10) Content Marketing
The term content marketing is relatively new, but the practice has been around for a quite a while now. Content marketing is a strategic approach to create and distribute valuable, relevant, and consistent content for a clearly-defined audience to:
- Attract attention and generate leads
- Expand your customer base
- Generate or increase online sales
- Increase brand awareness or credibility
- Engage an online community of users
There are many tactics for building a successful content marketing strategy. But at its core, your content marketing strategy should answer the question why you are creating content, who you are helping, and how you will help them in a way no one else can.
Think about what your users want and how they want to see it.
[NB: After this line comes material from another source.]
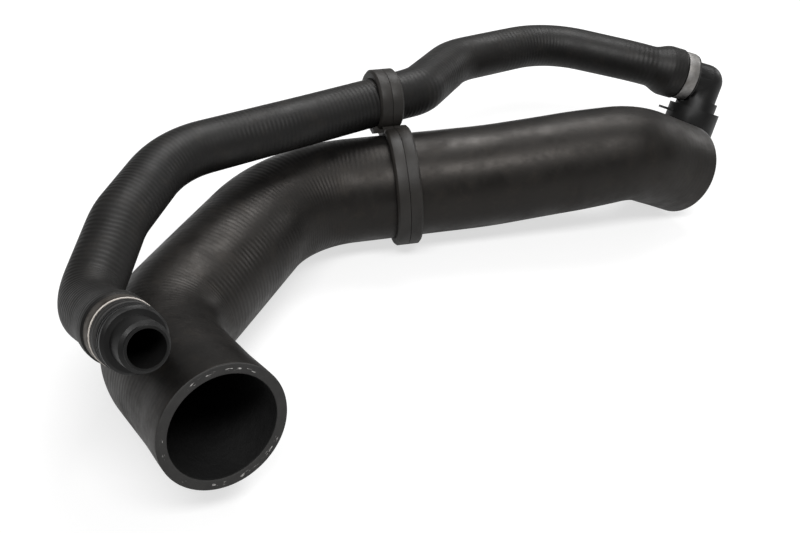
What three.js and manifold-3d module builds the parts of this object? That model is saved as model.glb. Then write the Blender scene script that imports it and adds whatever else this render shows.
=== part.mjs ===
// A pair of moulded coolant hoses for an engine's radiator, held side by side by a plastic holder.
// The large hose has two plain cut ends. The small hose ends in a plug-in spigot on its left
// and in a quick-connect elbow on its right, each held on by a steel crimp ring.
// Millimetres, +Z up. The pair lies on the plane z = 0 and is centred over the origin.

import {
  Box3, BoxGeometry, BufferAttribute, BufferGeometry, Curve, CurvePath, ExtrudeGeometry, Group,
  LatheGeometry, LineCurve3, Matrix4, Mesh, MeshStandardMaterial, Shape, SphereGeometry,
  Vector2, Vector3,
} from 'three';
import { mergeVertices } from 'three/addons/utils/BufferGeometryUtils.js';
import Module from 'manifold-3d';

const wasm = await Module();
wasm.setup();

// Clearance kept between two pieces that seat on each other.
const FIT = 0.3;

// Large hose: its centreline as corners with the bend radius at each, then its outer radius at
// distances from the left mouth. It grows a little narrower towards the tail, its right end.
const LARGE_ROUTE = [
  [-128, -174, 46, 0],
  [-154.5, -93.5, 31.6, 54],
  [-67.5, 15, 33, 70],
  [50, 5, 34.8, 200],
  [136.9, -7.3, 45.4, 34],
  [176.2, -0.3, 22.9, 0],
];
const LARGE_WALL = 5;
const LARGE_MOUTH_RADIUS = 30.7;
const LARGE_RADII = [
  [25, 29.9],
  [60, 30],
  [110, 30.8],
  [250, 30.2],
  [310, 29.9],
  [380, 29.3],
  [435, 27.4],
];
const LARGE_TAIL_RADIUS = 27.2;
const LARGE_TAIL_LENGTH = 16.5;
const LARGE_STEP = 12;
const LARGE_SIDES = 26;

// Small hose: its centreline between its two connectors, then its outer radius at distances
// from its left end. Each end is wider, over the connector's barbed tube.
const SMALL_ROUTE = [
  [-159.5, -60, 83.5, 50],
  [-130, -14.5, 88.5, 60],
  [-54, 14.5, 82, 90],
  [20, 45, 75, 30],
  [54, 84, 71, 36],
  [122, 102, 67.5, 60],
];
const SMALL_RADII = [
  [36, 14.4],
  [300, 13.8],
  [328, 14.3],
  [358, 14.1],
  [390, 13.4],
];
const SMALL_LAST_RADIUS = 12.8;
const SMALL_BORE_RADIUS = 9.6;
const SMALL_END_RADIUS = 16.1;
const SMALL_END_BORE_RADIUS = 12.2;
const SMALL_LIP_RADIUS = 15;
const SPIGOT_LIP_LENGTH = 6;
const ELBOW_LIP_LENGTH = 1;
const SMALL_SQUEEZED_RADIUS = 14.5;
const SMALL_END_LENGTH = 18;
const SMALL_END_TAPER = 12;
const SMALL_END_BORE_LENGTH = 23;
const SMALL_END_BORE_TAPER = 8;
const SMALL_STEP = 9;
const SMALL_SIDES = 18;

// Crimp rings: stamped steel bands that squeeze the small hose onto its connectors.
const CRIMP_WIDTH = 7.2;
const CRIMP_THICKNESS = 0.6;

// Barbed tube that each connector pushes into the small hose.
const BARB_LENGTH = 21;
const BARB_STEP = 0.7;
const BARB_COUNT = 3;
const BARB_LEAD = 1.5;

// Spigot: the plug at the left end of the small hose, from its tip back to the hose.
const SPIGOT_TIP = [-153.5, -177.2, 99.6];
const SPIGOT_OUTWARD = [0.31, -0.88, 0.37];
const SPIGOT_BORE_RADIUS = 8.2;
const SPIGOT_NOSE_RADIUS = 9.3;
const SPIGOT_NOSE_LENGTH = 1.6;
const SPIGOT_PLUG_RADIUS = 10.9;
const SPIGOT_PLUG_LENGTH = 13.2;
const SPIGOT_FACE_DEPTH = 1.2;
const SPIGOT_SHOULDER_LENGTH = 3;
const SPIGOT_BODY_RADIUS = 14.6;
const SPIGOT_GROOVE_RADIUS = 13.5;
const SPIGOT_GROOVE_WIDTH = 1;
const SPIGOT_RIB_WIDTH = 1.1;
const SPIGOT_RIB_COUNT = 2;
const SPIGOT_CORNER_DISTANCE = 84;
const SPIGOT_CORNER_RADIUS = 26;
const SPIGOT_KEY = [3.6, 3, 3];
const SPIGOT_KEY_TURN = -2.3;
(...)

Different types of content you can create are:
- Posts on Google, Social Media and Blogs
- Videos
- Podcasts
- Whitepapers and Case studies
- Infographics
- Webinars
- Press releases
- Articles
But great content takes time, commitment and consistent execution. If you don’t have the resources to devote to content marketing, focus on “evergreen” content that does not become dated and requires less upkeep. A good example of evergreen content is this article; some of the details may change overtime, but overall these are time proven marketing tactics that aren’t going anywhere soon.